> What needs to be done: Extract the complete listing and output it unchanged.
....
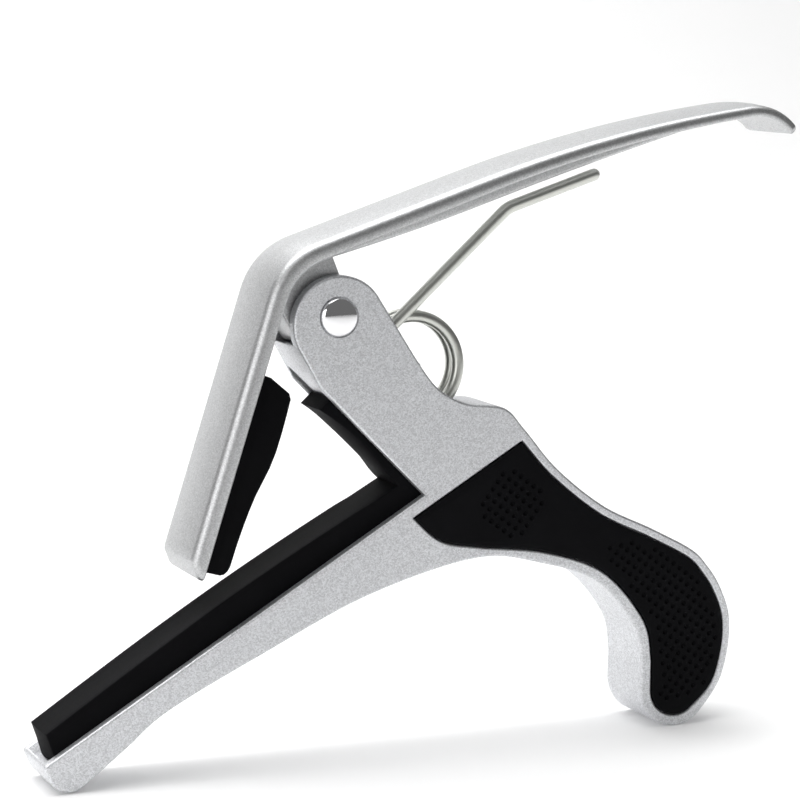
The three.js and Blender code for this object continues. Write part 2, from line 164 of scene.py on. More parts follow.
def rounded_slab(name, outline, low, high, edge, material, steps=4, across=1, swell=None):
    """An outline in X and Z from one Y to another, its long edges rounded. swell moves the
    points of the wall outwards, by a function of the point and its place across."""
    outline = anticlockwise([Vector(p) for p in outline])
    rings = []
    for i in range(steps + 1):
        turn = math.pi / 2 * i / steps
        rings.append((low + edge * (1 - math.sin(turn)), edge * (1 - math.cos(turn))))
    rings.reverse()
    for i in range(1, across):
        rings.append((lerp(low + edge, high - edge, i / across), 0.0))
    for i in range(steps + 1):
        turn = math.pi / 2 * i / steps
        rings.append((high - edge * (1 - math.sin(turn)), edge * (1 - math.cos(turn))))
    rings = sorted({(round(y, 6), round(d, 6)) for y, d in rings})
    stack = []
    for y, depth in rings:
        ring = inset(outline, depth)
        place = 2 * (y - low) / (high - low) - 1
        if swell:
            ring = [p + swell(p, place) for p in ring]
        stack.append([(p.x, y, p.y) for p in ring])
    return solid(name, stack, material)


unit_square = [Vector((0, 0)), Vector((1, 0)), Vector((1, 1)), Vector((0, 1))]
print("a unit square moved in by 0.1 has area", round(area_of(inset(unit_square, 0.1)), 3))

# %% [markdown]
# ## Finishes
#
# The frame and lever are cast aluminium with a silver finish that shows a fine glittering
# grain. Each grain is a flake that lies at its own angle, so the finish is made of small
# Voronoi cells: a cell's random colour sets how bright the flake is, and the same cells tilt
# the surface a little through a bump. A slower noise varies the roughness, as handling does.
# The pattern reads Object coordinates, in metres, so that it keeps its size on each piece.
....
> Solution to this task:
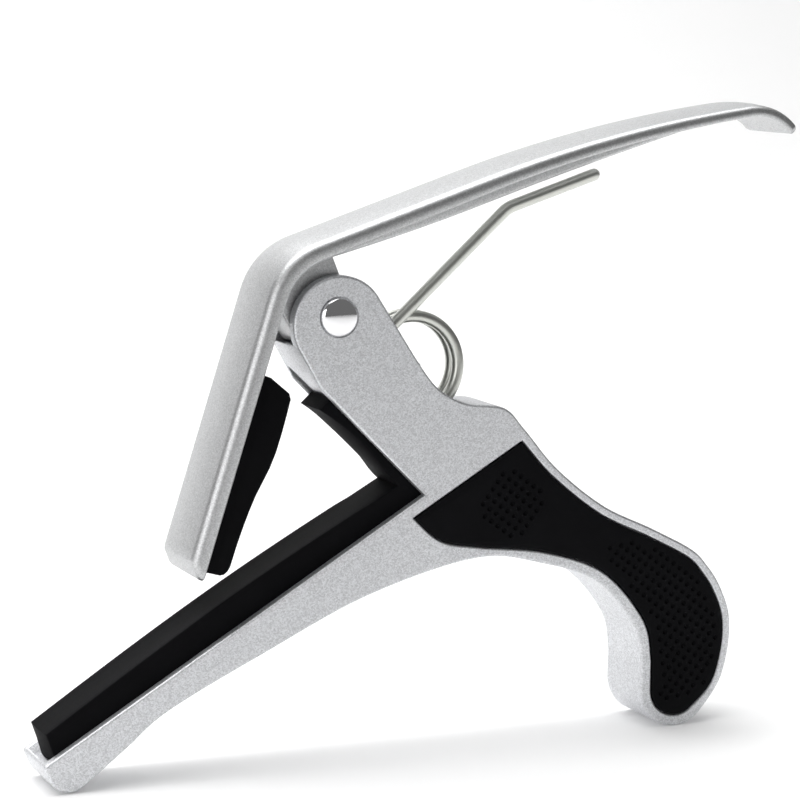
The three.js and Blender code for this object continues. Write part 2, from line 164 of scene.py on. More parts follow.
def rounded_slab(name, outline, low, high, edge, material, steps=4, across=1, swell=None):
    """An outline in X and Z from one Y to another, its long edges rounded. swell moves the
    points of the wall outwards, by a function of the point and its place across."""
    outline = anticlockwise([Vector(p) for p in outline])
    rings = []
    for i in range(steps + 1):
        turn = math.pi / 2 * i / steps
        rings.append((low + edge * (1 - math.sin(turn)), edge * (1 - math.cos(turn))))
    rings.reverse()
    for i in range(1, across):
        rings.append((lerp(low + edge, high - edge, i / across), 0.0))
    for i in range(steps + 1):
        turn = math.pi / 2 * i / steps
        rings.append((high - edge * (1 - math.sin(turn)), edge * (1 - math.cos(turn))))
    rings = sorted({(round(y, 6), round(d, 6)) for y, d in rings})
    stack = []
    for y, depth in rings:
        ring = inset(outline, depth)
        place = 2 * (y - low) / (high - low) - 1
        if swell:
            ring = [p + swell(p, place) for p in ring]
        stack.append([(p.x, y, p.y) for p in ring])
    return solid(name, stack, material)


unit_square = [Vector((0, 0)), Vector((1, 0)), Vector((1, 1)), Vector((0, 1))]
print("a unit square moved in by 0.1 has area", round(area_of(inset(unit_square, 0.1)), 3))

# %% [markdown]
# ## Finishes
#
# The frame and lever are cast aluminium with a silver finish that shows a fine glittering
# grain. Each grain is a flake that lies at its own angle, so the finish is made of small
# Voronoi cells: a cell's random colour sets how bright the flake is, and the same cells tilt
# the surface a little through a bump. A slower noise varies the roughness, as handling does.
# The pattern reads Object coordinates, in metres, so that it keeps its size on each piece.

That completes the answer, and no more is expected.